Alle Meinungen sollten toleriert werden
Fälle wie dieser sind leider schon zum Normalfall in den sozialen Netzwerken geworden. "Das kann jeder beobachten, wenn er will", weiß Gunter Arnold. Deshalb wirbt er für verbale Abrüstung. "Man muss nicht einer Meinung sein. Allerdings dürfen wir nie die Achtung vor den anderen verlieren oder jemand seiner Meinung wegen geringschätzen", fordert er. Von den öffentlichen Medien wünscht er sich mehr Mut. Er wirbt für mehr öffentlichen Diskurs. Schließlich gehören neutrale Medien zu den Grundpfeilern der Demokratie. Befürworter und Kritiker sollten einander öffentlich gegenüberstehen und Argumente austauschen. "Keiner von uns ist Experte auf allen Gebieten. Aber jeder sollte in der Lage sein, den aus seiner Sicht besseren Argumenten zu folgen", so der Pobershauer.
Die Sache mit der Regierung
Momentan erhebe die Regierung jedoch das Monopol in Sachen Wahrheit. Kritiker würden ignoriert oder diffamiert. "Auch das erinnert mich an die Zeit vor der Wende", wirft er ein. "Die Partei, die Partei, die hat immer Recht", donnerte es damals immer wieder aus Lautsprechern. Sorge bereitet ihm, dass Youtube Hunderttausende Videos gelöscht hat, weil sie nicht dem Maßstab der Weltgesundheitsorganisation (WHO) entsprachen. "Das ist Meinungsdiktatur!", findet Gunter Arnold. Das Internet sollte ein freier Raum zur Meinungsäußerung sein. Damit hat jeder verantwortungsvoll umzugehen. Auf die Frage, wie die Wende verlaufen wäre, wenn es das Internet damals gegeben hätte, antwortet er: "Ich schätze, alles wäre anders gekommen. Wir hätten das gleiche Durcheinander gehabt wie heute." Ein Vorwärtskommen wäre wohl schwierig gewesen. Mit den Friedensdekaden hatte damals alles Anfang der 80er Jahre begonnen. Das waren jeweils zehn Tage lange Veranstaltungen zu bestimmten Themen.

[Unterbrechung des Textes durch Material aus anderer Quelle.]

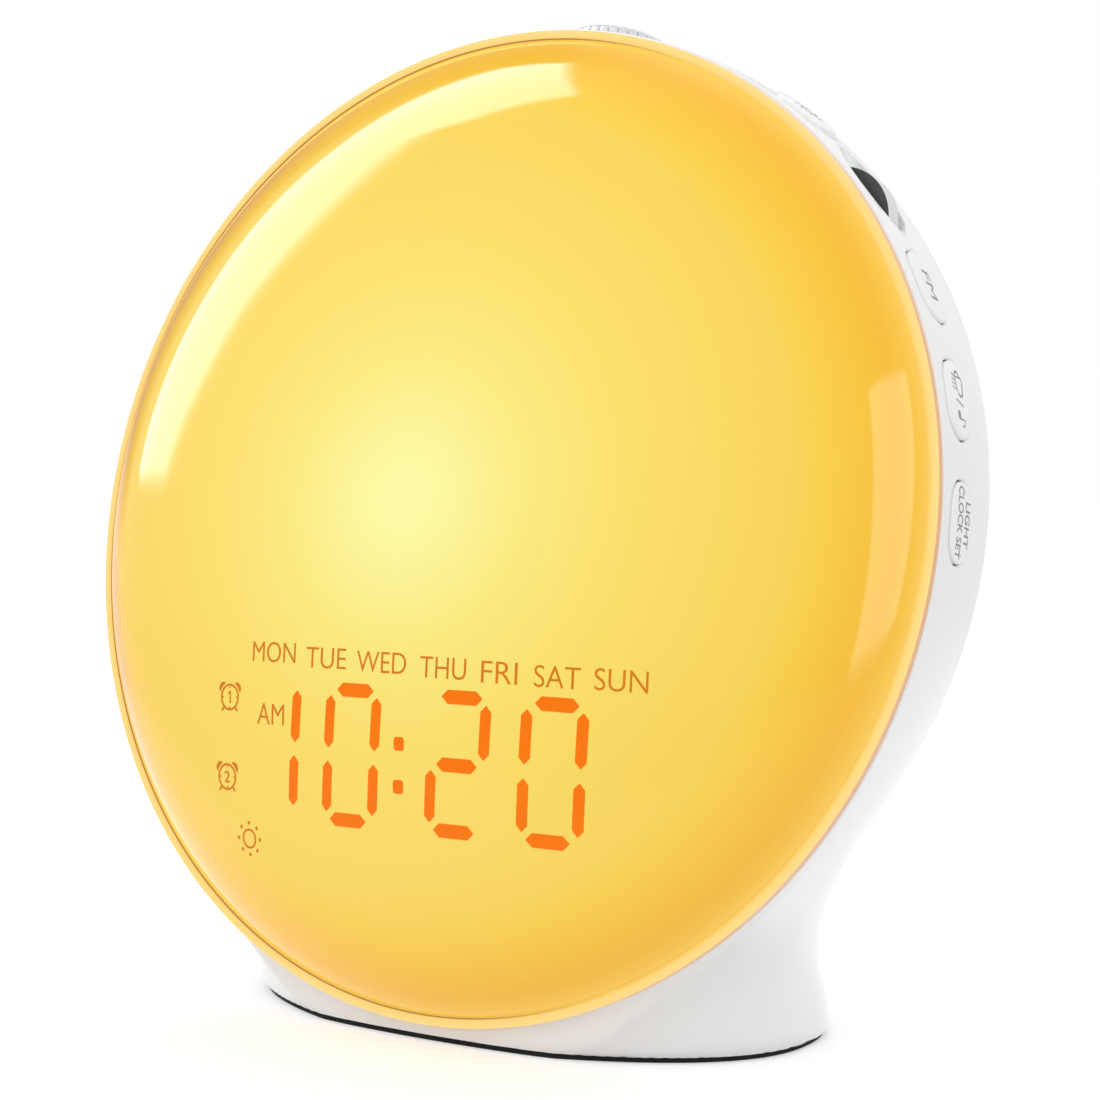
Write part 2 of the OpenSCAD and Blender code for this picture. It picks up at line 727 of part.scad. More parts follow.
// ---- Electronics behind the pan --------------------------------------------
main_s = pan_floor_s + pan_t + 4;
main_w = 92;
main_h = 62;
main_posts = [for (x = [-1, 1]) for (y = [-1, 1])
    [x * (main_w / 2 - 5), y * (main_h / 2 - 5), 0]];
module main_board() {
    color("seagreen") face_frame() difference() {
        deep_box(main_w, main_h, main_s, main_s + board_t);
        for (p = main_posts) translate(p) deep(1.3, main_s - 1, main_s + 2 * board_t);
    }
}
module board_parts() {
    top = main_s + board_t;
    color("dimgray") face_frame() {
        translate([-18, 2, 0]) deep_box(12, 12, top, top + 1.6);
        translate([14, 8, 0]) deep_box(8, 6, top, top + 1.6);
        translate([34, -8, 0]) deep_box(14, 10, top, top + 2.4);
        for (x = [-34, -26]) translate([x, -16, 0]) deep(3, top, top + 7);
        translate([0, -20, 0]) deep(4, top, top + 9);
        for (x = [-8, 8, 24]) translate([x, 24, 0]) deep_box(10, 5, top, top + 4.5);
    }
}
speaker_flange_r = ring_r - 0.6;
speaker_s = ring_s;
basket_h = 11;
magnet_r = 13;
magnet_h = 7;
module speaker_frame() {
    color("dimgray") face_frame() translate([0, grille_y, 0]) rotate_extrude()
        polygon([[magnet_r - 1, -speaker_s + basket_h],
            [speaker_r - 2, -speaker_s + 3],
            [speaker_r, -speaker_s + 1.5],
            [speaker_flange_r, -speaker_s + 1.5],
            [speaker_flange_r, -speaker_s],
            [speaker_r - 0.6, -speaker_s],
            [speaker_r - 3.2, -speaker_s + 2.6],
            [magnet_r - 2, -speaker_s + basket_h - 1],
            [7, -speaker_s + basket_h - 1],
            [7, -speaker_s + basket_h]]);
}
module speaker_cone() {
    lip = speaker_r - 2.2;
    color("black") face_frame() translate([0, grille_y, -speaker_s]) rotate_extrude()
        polygon([[0, 3.8],
            [5, 5],
            [lip - 3, 1],
            [lip, 0.2],
            [lip + 0.5, 0.9],
            [lip - 2.6, 1.8],
            [6.6, 6.2],
            [6.6, basket_h - 1.4],
            [5.8, basket_h - 1.4],
            [5.8, 6.4],
            [0, 5]]);
}
module speaker_magnet() {
    color("silver") face_frame() translate([0, grille_y, 0])
        deep(magnet_r, speaker_s - basket_h - magnet_h, speaker_s - basket_h);
}
hole_rings = 5;
hole_r = 0.9;
module speaker_grille() {
    step = (speaker_r - 2.4) / hole_rings;
    color("white") face_frame() translate([0, grille_y, 0]) difference() {
        deep(grille_r, grille_s - grille_t, grille_s);
        deep(hole_r, grille_s - 2 * grille_t, grille_s + 1);
        for (ring = [1 : hole_rings]) for (i = [0 : 6 * ring - 1])
            rotate([0, 0, 60 * i / ring]) translate([ring * step, 0, 0])
                deep(hole_r, grille_s - 2 * grille_t, grille_s + 1, $fn = 16);
    }
}

// ---- Side boards and switches ----------------------------------------------
module right_key_board() {
    color("seagreen") face_frame() side_board(right_mid, side_board_l);
}
module left_key_board() {
    color("seagreen") face_frame() side_board(left_mid, side_board_l);
}
module upper_key_board() {
    color("seagreen") face_frame() side_board(upper_mid, upper_board_l);
}
module key_switches() {
    color("black") face_frame() {
        side_switches(right_mid, right_keys);
        side_switches(left_mid, left_keys);
        side_switches(upper_mid, upper_keys);
    }
}
module dimmer_key() { color("white") key(right_keys[0], right_mid); }
module sound_key() { color("white") key(right_keys[1], right_mid); }
module radio_key() { color("white") key(right_keys[2], right_mid); }
module colour_key() { color("white") key(upper_keys[0], upper_mid); }
module alarm_one_key() { color("white") key(left_keys[0], left_mid); }
module alarm_two_key() { color("white") key(left_keys[1], left_mid); }
module sleep_key() { color("white") key(left_keys[2], left_mid); }

// ---- Wheel parts -----------------------------------------------------------
module volume_wheel() {
    notch_r = 0.45;
    color("black") face_frame() wheel_frame() {
        difference() {
            deep(wheel_r, wheel_s - wheel_t / 2, wheel_back);
            for (i = [0 : wheel_notches - 1]) rotate([0, 0, 360 * i / wheel_notches])
                translate([wheel_r + 0.15, 0, 0])
                deep(notch_r, wheel_s - wheel_t / 2 - 1, wheel_back + 1, $fn = 16);
        }
        deep(wheel_pin_r, wheel_back - 0.5, wheel_back + wheel_pin_l);
        deep(2.2, wheel_back - 0.5, wheel_back + wheel_clear - 0.1);
    }
}
module wheel_encoder() {
    color("dimgray") face_frame() wheel_frame() difference() {
        translate([-encoder_in, 0, 0]) deep_box(encoder_w, encoder_w, encoder_s, wheel_board_s);
        deep(wheel_pin_r + wheel_pin_gap, encoder_s - 1, wheel_back + wheel_pin_l + 0.3);
    }
}
module wheel_board() {
    color("seagreen") face_frame() wheel_frame() translate([-wheel_board_in + 2, 0, 0])
        deep_box(14, 11, wheel_board_s, wheel_board_s + board_t);
}

// ---- Knob parts ------------------------------------------------------------
module knob_shape(inset) {
    steps = 6;
    rotate_extrude() polygon(concat(
        [[0, -knob_skirt], [knob_r - inset, -knob_skirt]],
        [for (i = [0 : steps]) let (b = 90 * i / steps)
            [knob_r - knob_draft - knob_fillet, knob_h - knob_fillet]
            + (knob_fillet - inset) * [cos(b), sin(b)]],
        [[0, knob_h - inset]]));
}
module light_knob() {
    color("gainsboro") face_frame() knob_frame() {
        difference() {
            union() {
                difference() {
                    knob_shape(0);
                    translate([0, 0, -2 * knob_skirt]) linear_extrude(far / 8)
                        for (i = [0 : knob_ribs / 2 - 1]) rotate(360 * i / knob_ribs)
                            square([far / 8, groove_w], center = true);
                }
                knob_shape(groove_deep);
                knob_rod(knob_r - 3.4, 0, knob_h);
            }
            knob_rod(knob_r - 2.4, -knob_skirt - 1, knob_h - 2.2);
        }
        knob_rod(knob_stem_r, -knob_end, knob_h - 1);
    }
}
module knob_encoder() {
    color("dimgray") face_frame() knob_frame() difference() {
        translate([-encoder_box / 2, -encoder_box / 2, -encoder_end])
            cube([encoder_box, encoder_box, encoder_box_h]);
        knob_rod(knob_stem_r + knob_stem_gap, -encoder_end - 1, 0);
        knob_rod(plunger_r + plunger_gap, -encoder_end - 1,
            -encoder_end + encoder_box_h - encoder_neck_h);
    }
}
module knob_plunger() {
    color("silver") face_frame() knob_frame()
        knob_rod(plunger_r, -knob_end - 0.1 - plunger_t, -knob_end - 0.1);
}
module knob_board() {
    color("seagreen") face_frame() knob_frame() translate([-11, -9, -encoder_end - board_t])
        cube([22, 18, board_t]);
}

// ---- Sockets and battery ---------------------------------------------------
socket_l = 13;
port_wall = port_s - port_floor;
socket_drop = 6.5;
module dc_jack() {
    color("black") face_frame() at_back(ports) translate([jack_x, 0, 0]) {
        difference() {
            union() {
                deep(jack_r, port_wall - 0.5, port_s);
                translate([-4.5, -socket_drop, -port_wall]) cube([9, 11, socket_l]);
            }
            deep(2.85, port_s - 9.5, port_s + 1);
        }
        deep(1, port_s - 10, port_s - 1);
    }
}
module usb_socket() {
    shell = 0.4;
    color("silver") face_frame() at_back(ports) translate([usb_x, 0, 0]) {
        difference() {
            deep_box(usb_w, usb_h, port_wall - socket_l, port_s);
            deep_box(usb_w - 2 * shell, usb_h - 2 * shell, port_s - 10, port_s + 1);
        }
        translate([0, 1.1, 0]) deep_box(11, 1.8, port_s - 10.5, port_s - 0.8);
        translate([0, -(usb_h + 2 * socket_drop) / 4, 0])
            deep_box(usb_w - 3, socket_drop - usb_h / 2, port_wall - socket_l, port_wall - 1);
    }
}
module port_board() {
    color("seagreen") face_frame() at_back(ports)
        translate([-15, -socket_drop - board_t, -port_wall]) cube([30, board_t, 16]);
}
module battery_door() {
    color("white") face_frame() at_back(door) difference() {
        deep_box(door_w, door_w, door_s, door_s + door_t);
        translate([0, battery_screw_y, 0]) {
            deep(1.2, door_s - 1, door_s + 2 * door_t);
            deep(2, door_s + 0.8, door_s + 2 * door_t);
        }
        for (i = [-1 : 1]) translate([0, 8 + 1.8 * i, 0])
            deep_box(14, 0.8, door_s + door_t - 0.4, door_s + 2 * door_t);
    }
}
module battery_holder() {
    top = door_s - door_pad;
    color("dimgray") face_frame() at_back(door) translate([0, cell_shift, 0]) difference() {
        deep_box(holder_w, holder_w - 4, top - holder_h, top);
        deep(cell_r + 0.2, top - cell_h - 0.8, top + 1);
    }
}
module coin_cell() {
    bottom = door_s - door_pad - cell_h - 0.8;
    color("silver") face_frame() at_back(door) translate([0, cell_shift, 0]) {
        deep(cell_r - 0.4, bottom, bottom + 0.4);
        deep(cell_r, bottom + 0.4, bottom + cell_h);
    }
}

// ---- Screws ----------------------------------------------------------------
module battery_screw() {
    color("silver") face_frame() at_back(door) translate([0, battery_screw_y, 0]) {
        deep(1.9, door_s + 0.8, door_s + door_t);
        deep(0.85, door_s - door_pad + 0.4, door_s + 1);
    }
}
module housing_screws() {
    seat = column_s + screw_seat_t;
    color("silver") face_frame() at_columns() {
        deep(2.8, seat, seat + 2);
        deep(screw_r, pan_s - boss_h + pan_t + 1.2, seat + 1);
    }
}
module small_screw(l) {
    cylinder(r = 2, h = 1.3);
    translate([0, 0, -l]) cylinder(r = post_pilot_r - screw_gap, h = l + 1);
}
module board_screws() {
    color("silver") face_frame() {
        for (a = [30, 150, 270]) translate(polar(lamp_screw_at, a) + [0, 0, -pan_floor_s + board_t])
            small_screw(board_t + pan_t - 0.2);
        for (p = main_posts) translate(p + [0, 0, -main_s - board_t])
            mirror([0, 0, 1]) small_screw(board_t + 4);
    }
}

rear_housing();
base_cover();
grip_pad();
front_lens();
reflector_pan();
lamp_board();
lamp_leds();
display_box();
display_segments();
legend_windows();
display_board();
main_board();
board_parts();
speaker_frame();
speaker_cone();
speaker_magnet();
speaker_grille();
right_key_board();
upper_key_board();
left_key_board();
key_switches();
knob_board();
knob_encoder();
knob_plunger();
light_knob();
wheel_board();
wheel_encoder();
volume_wheel();
dimmer_key();
sound_key();
radio_key();
colour_key();
alarm_one_key();
alarm_two_key();
sleep_key();
port_board();
dc_jack();
usb_socket();
battery_door();
battery_holder();
coin_cell();
battery_screw();
housing_screws();
base_screws();
board_screws();
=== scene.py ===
import math
from functools import partial
import bmesh
import bpy
import numpy as np
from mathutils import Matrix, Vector


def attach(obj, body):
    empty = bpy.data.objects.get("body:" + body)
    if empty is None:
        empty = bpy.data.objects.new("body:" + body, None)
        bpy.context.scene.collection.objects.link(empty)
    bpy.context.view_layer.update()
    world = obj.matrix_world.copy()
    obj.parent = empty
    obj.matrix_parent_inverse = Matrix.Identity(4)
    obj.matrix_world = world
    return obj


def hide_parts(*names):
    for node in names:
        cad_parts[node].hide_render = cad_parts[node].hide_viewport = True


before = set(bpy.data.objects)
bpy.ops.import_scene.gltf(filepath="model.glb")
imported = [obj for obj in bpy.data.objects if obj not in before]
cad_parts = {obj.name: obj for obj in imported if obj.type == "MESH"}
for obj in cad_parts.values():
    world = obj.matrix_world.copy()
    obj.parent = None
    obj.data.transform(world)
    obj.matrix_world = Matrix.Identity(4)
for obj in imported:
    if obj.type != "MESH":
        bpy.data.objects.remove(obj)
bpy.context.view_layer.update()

scene = bpy.context.scene
print("frame loaded,", len(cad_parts), "nodes")

# Everything is drawn in mm in the frame of the face and sent to metres at the end:
# x to the right, y up the face, z out of it. Depth s is measured back from the face.
face = {"radius": 85.0, "tilt": 10.0, "ahead": 18.9, "rimGap": 1.9, "pad": 1.0}
leanBack = math.radians(face["tilt"])
faceHeight = face["pad"] + face["rimGap"] + face["radius"] * math.cos(leanBack)
faceAxes = np.array([[1, 0, 0],
                     [0, math.sin(leanBack), math.cos(leanBack)],
                     [0, -math.cos(leanBack), math.sin(leanBack)]])
faceOrigin = np.array([0, -face["ahead"], faceHeight])
depthFlip = np.array([1.0, 1.0, -1.0])


def toWorld(points):
    return (np.asarray(points, float) @ faceAxes + faceOrigin) / 1000


def toFace(points):
    return (np.asarray(points, float) * 1000 - faceOrigin) @ faceAxes.T


def unit(v):
    v = np.asarray(v, float)
    return v / np.maximum(np.linalg.norm(v, axis=-1, keepdims=True), 1e-12)


# Nodes and colours

def linear(code, alpha=1.0):
    parts = [int(code[i:i + 2], 16) / 255 for i in (1, 3, 5)]
    return [c / 12.92 if c <= 0.04045 else ((c + 0.055) / 1.055) ** 2.4 for c in parts] + [alpha]


def give(tree, node, inputs):
    # a node given as a value stands for its first output in use
    for name, value in inputs.items():
        if isinstance(value, bpy.types.Node):
            value = next(out for out in value.outputs if out.enabled)
        if isinstance(value, bpy.types.NodeSocket):
            tree.links.new(value, node.inputs[name])
        else:
            node.inputs[name].default_value = value


def addNode(tree, kind, settings=None, inputs=None):
    # settings may be just the name of an operation
    node = tree.nodes.new(kind)
    if isinstance(settings, str):
        settings = {"operation": settings}
    for name, value in (settings or {}).items():
        if name == "stops":
            ramp = node.color_ramp
            while len(ramp.elements) < len(value):
                ramp.elements.new(0.5)
            for element, (place, code) in zip(ramp.elements, value):
                element.position, element.color = place, linear(code)
        else:
            setattr(node, name, value)
    give(tree, node, inputs or {})
    return node


def within(tree, tests):
    # how far a point is inside all of several ranges: value, outside it, inside it
    total = None
    for value, outside, inside in tests:
        share = addNode(tree, "ShaderNodeMapRange", None,
                        {"Value": value, "From Min": outside, "From Max": inside})
        total = addNode(tree, "ShaderNodeMath", 'MULTIPLY', {0: total, 1: share}) if total else share
    return total


def newMaterial(name):
    material = bpy.data.materials.new(name)
    material.use_nodes = True
    return material, material.node_tree, material.node_tree.nodes["Principled BSDF"]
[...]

Gunter Arnold war Jugendwart im damaligen Kirchenbezirk Marienberg. Menschlichkeit und Frieden waren damals immer wiederkehrende zentrale Punkte. Später trafen sich Menschen zu Friedensgebeten. Das würde sich Gunter Arnold auch heute wünschen. Die Kirche stehe in dieser Zeit vor ähnlich hohen Anforderungen wie in der Wendezeit. Eine zentrale Aufgabe kirchlicher Einrichtung ist es, ganz aktiv Frieden zu stiften zwischen den Menschen, Aufrufe gegen Hass zu starten und gegen Angst zu kämpfen. "Warum sollten nicht auch in Kirchen Kritiker und Befürworter mit einander auf Augenhöhe diskutieren?", so der ehemalige Jugendwart. Freier Meinungsaustausch auf Augenhöhe und Respekt im gegenseitigen Umgang sind für ihn Schlüsselwörter demokratischen Verhaltens. Diese sind seiner Meinung nach heute weiten Teilen der Gesellschaft abhanden gekommen. "Wir müssen wieder zu ihnen zurückkehren, sonst sind unsere 1989 erkämpfen demokratischen Errungenschaften mehr als gefährdet", so Gunter Arnold.